[Entries with parts and joints]
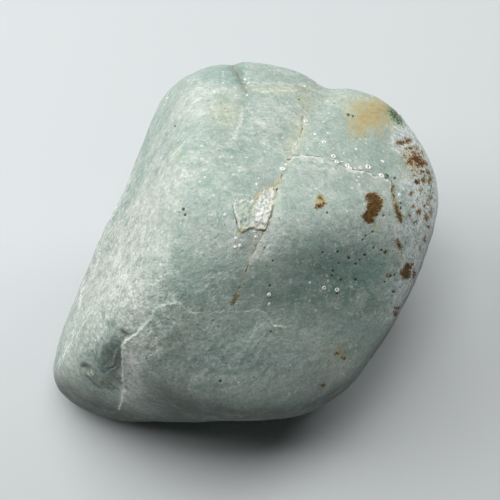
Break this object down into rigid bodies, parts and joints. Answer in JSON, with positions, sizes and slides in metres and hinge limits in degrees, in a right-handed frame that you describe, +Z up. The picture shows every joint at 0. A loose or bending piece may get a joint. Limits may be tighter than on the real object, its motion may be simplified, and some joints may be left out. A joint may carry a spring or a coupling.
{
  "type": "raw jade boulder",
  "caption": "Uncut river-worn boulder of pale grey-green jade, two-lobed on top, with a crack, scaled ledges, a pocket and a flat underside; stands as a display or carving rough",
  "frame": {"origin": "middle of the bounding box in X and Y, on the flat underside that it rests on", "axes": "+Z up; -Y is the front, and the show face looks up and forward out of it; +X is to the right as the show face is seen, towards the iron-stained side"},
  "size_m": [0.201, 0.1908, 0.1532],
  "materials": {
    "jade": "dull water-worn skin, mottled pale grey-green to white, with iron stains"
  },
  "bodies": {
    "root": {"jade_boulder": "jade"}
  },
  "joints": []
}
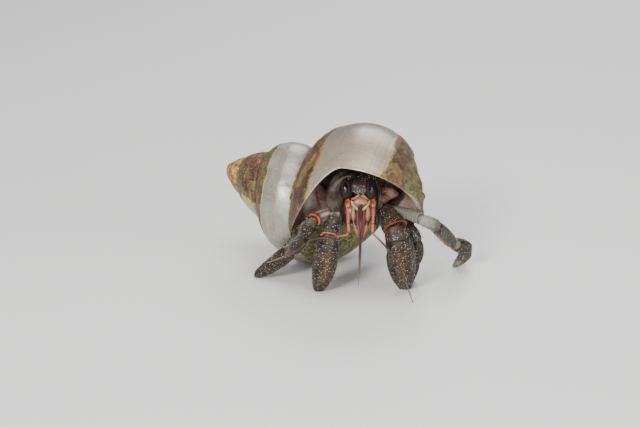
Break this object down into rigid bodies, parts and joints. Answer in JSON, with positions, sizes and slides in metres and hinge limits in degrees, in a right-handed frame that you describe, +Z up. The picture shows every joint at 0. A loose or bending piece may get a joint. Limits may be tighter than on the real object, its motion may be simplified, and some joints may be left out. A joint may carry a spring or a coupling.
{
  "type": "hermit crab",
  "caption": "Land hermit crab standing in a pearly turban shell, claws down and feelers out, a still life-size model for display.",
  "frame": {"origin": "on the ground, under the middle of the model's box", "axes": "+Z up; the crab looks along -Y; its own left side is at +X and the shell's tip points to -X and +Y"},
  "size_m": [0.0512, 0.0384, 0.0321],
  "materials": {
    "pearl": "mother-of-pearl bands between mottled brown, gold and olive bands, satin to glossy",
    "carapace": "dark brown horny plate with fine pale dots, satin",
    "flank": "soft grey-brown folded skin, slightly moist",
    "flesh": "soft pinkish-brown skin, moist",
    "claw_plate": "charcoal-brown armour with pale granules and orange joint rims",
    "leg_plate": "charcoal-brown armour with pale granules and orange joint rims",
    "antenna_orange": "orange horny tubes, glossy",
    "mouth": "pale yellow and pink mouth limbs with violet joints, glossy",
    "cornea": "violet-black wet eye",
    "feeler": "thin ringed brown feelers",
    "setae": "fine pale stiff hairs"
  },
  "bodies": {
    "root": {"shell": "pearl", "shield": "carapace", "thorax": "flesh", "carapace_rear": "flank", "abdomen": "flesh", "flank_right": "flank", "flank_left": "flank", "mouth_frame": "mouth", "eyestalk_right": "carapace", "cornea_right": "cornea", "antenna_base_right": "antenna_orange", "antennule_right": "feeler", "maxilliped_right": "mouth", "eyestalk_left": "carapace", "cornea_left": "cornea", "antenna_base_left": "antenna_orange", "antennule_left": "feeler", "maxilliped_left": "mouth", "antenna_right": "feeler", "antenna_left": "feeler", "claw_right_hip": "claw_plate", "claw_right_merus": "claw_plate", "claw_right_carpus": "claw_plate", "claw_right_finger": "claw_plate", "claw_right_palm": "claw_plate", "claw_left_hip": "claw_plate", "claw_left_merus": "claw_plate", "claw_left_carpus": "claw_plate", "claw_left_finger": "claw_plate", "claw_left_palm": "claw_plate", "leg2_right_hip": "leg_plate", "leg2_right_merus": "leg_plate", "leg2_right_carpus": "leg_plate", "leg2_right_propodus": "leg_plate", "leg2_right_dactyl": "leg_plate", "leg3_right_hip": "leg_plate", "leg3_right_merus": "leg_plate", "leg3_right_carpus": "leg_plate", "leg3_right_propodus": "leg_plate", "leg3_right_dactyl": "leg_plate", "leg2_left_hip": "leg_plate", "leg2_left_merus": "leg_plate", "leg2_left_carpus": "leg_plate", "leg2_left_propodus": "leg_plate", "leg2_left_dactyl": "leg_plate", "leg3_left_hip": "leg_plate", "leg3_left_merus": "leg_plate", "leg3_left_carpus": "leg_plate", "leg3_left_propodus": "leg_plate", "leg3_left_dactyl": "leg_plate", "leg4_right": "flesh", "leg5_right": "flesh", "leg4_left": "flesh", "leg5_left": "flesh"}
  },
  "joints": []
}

▶ **GOAL OF THE EXERCISE**
Reproduce the listing above word for word.

▶ **TASK ANSWER**
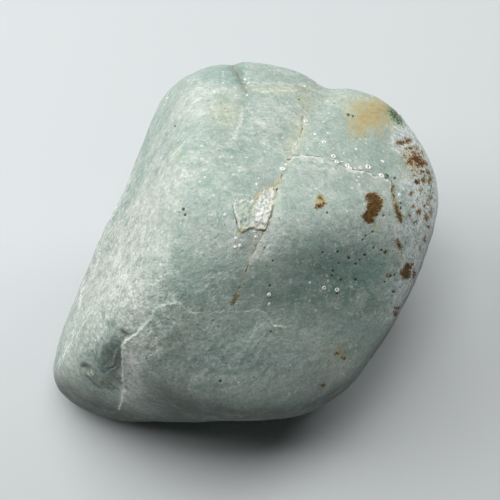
Break this object down into rigid bodies, parts and joints. Answer in JSON, with positions, sizes and slides in metres and hinge limits in degrees, in a right-handed frame that you describe, +Z up. The picture shows every joint at 0. A loose or bending piece may get a joint. Limits may be tighter than on the real object, its motion may be simplified, and some joints may be left out. A joint may carry a spring or a coupling.
{
  "type": "raw jade boulder",
  "caption": "Uncut river-worn boulder of pale grey-green jade, two-lobed on top, with a crack, scaled ledges, a pocket and a flat underside; stands as a display or carving rough",
  "frame": {"origin": "middle of the bounding box in X and Y, on the flat underside that it rests on", "axes": "+Z up; -Y is the front, and the show face looks up and forward out of it; +X is to the right as the show face is seen, towards the iron-stained side"},
  "size_m": [0.201, 0.1908, 0.1532],
  "materials": {
    "jade": "dull water-worn skin, mottled pale grey-green to white, with iron stains"
  },
  "bodies": {
    "root": {"jade_boulder": "jade"}
  },
  "joints": []
}
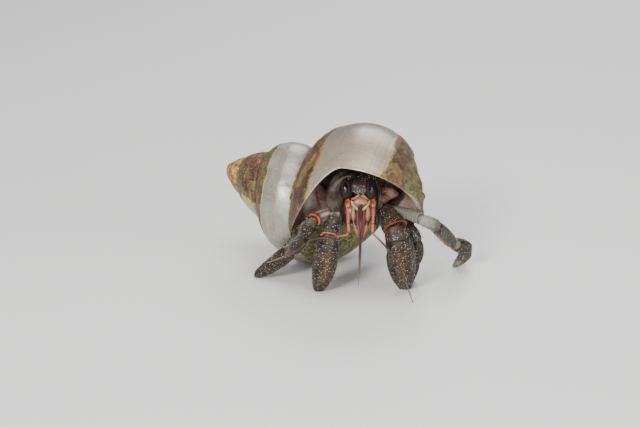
Break this object down into rigid bodies, parts and joints. Answer in JSON, with positions, sizes and slides in metres and hinge limits in degrees, in a right-handed frame that you describe, +Z up. The picture shows every joint at 0. A loose or bending piece may get a joint. Limits may be tighter than on the real object, its motion may be simplified, and some joints may be left out. A joint may carry a spring or a coupling.
{
  "type": "hermit crab",
  "caption": "Land hermit crab standing in a pearly turban shell, claws down and feelers out, a still life-size model for display.",
  "frame": {"origin": "on the ground, under the middle of the model's box", "axes": "+Z up; the crab looks along -Y; its own left side is at +X and the shell's tip points to -X and +Y"},
  "size_m": [0.0512, 0.0384, 0.0321],
  "materials": {
    "pearl": "mother-of-pearl bands between mottled brown, gold and olive bands, satin to glossy",
    "carapace": "dark brown horny plate with fine pale dots, satin",
    "flank": "soft grey-brown folded skin, slightly moist",
    "flesh": "soft pinkish-brown skin, moist",
    "claw_plate": "charcoal-brown armour with pale granules and orange joint rims",
    "leg_plate": "charcoal-brown armour with pale granules and orange joint rims",
    "antenna_orange": "orange horny tubes, glossy",
    "mouth": "pale yellow and pink mouth limbs with violet joints, glossy",
    "cornea": "violet-black wet eye",
    "feeler": "thin ringed brown feelers",
    "setae": "fine pale stiff hairs"
  },
  "bodies": {
    "root": {"shell": "pearl", "shield": "carapace", "thorax": "flesh", "carapace_rear": "flank", "abdomen": "flesh", "flank_right": "flank", "flank_left": "flank", "mouth_frame": "mouth", "eyestalk_right": "carapace", "cornea_right": "cornea", "antenna_base_right": "antenna_orange", "antennule_right": "feeler", "maxilliped_right": "mouth", "eyestalk_left": "carapace", "cornea_left": "cornea", "antenna_base_left": "antenna_orange", "antennule_left": "feeler", "maxilliped_left": "mouth", "antenna_right": "feeler", "antenna_left": "feeler", "claw_right_hip": "claw_plate", "claw_right_merus": "claw_plate", "claw_right_carpus": "claw_plate", "claw_right_finger": "claw_plate", "claw_right_palm": "claw_plate", "claw_left_hip": "claw_plate", "claw_left_merus": "claw_plate", "claw_left_carpus": "claw_plate", "claw_left_finger": "claw_plate", "claw_left_palm": "claw_plate", "leg2_right_hip": "leg_plate", "leg2_right_merus": "leg_plate", "leg2_right_carpus": "leg_plate", "leg2_right_propodus": "leg_plate", "leg2_right_dactyl": "leg_plate", "leg3_right_hip": "leg_plate", "leg3_right_merus": "leg_plate", "leg3_right_carpus": "leg_plate", "leg3_right_propodus": "leg_plate", "leg3_right_dactyl": "leg_plate", "leg2_left_hip": "leg_plate", "leg2_left_merus": "leg_plate", "leg2_left_carpus": "leg_plate", "leg2_left_propodus": "leg_plate", "leg2_left_dactyl": "leg_plate", "leg3_left_hip": "leg_plate", "leg3_left_merus": "leg_plate", "leg3_left_carpus": "leg_plate", "leg3_left_propodus": "leg_plate", "leg3_left_dactyl": "leg_plate", "leg4_right": "flesh", "leg5_right": "flesh", "leg4_left": "flesh", "leg5_left": "flesh"}
  },
  "joints": []
}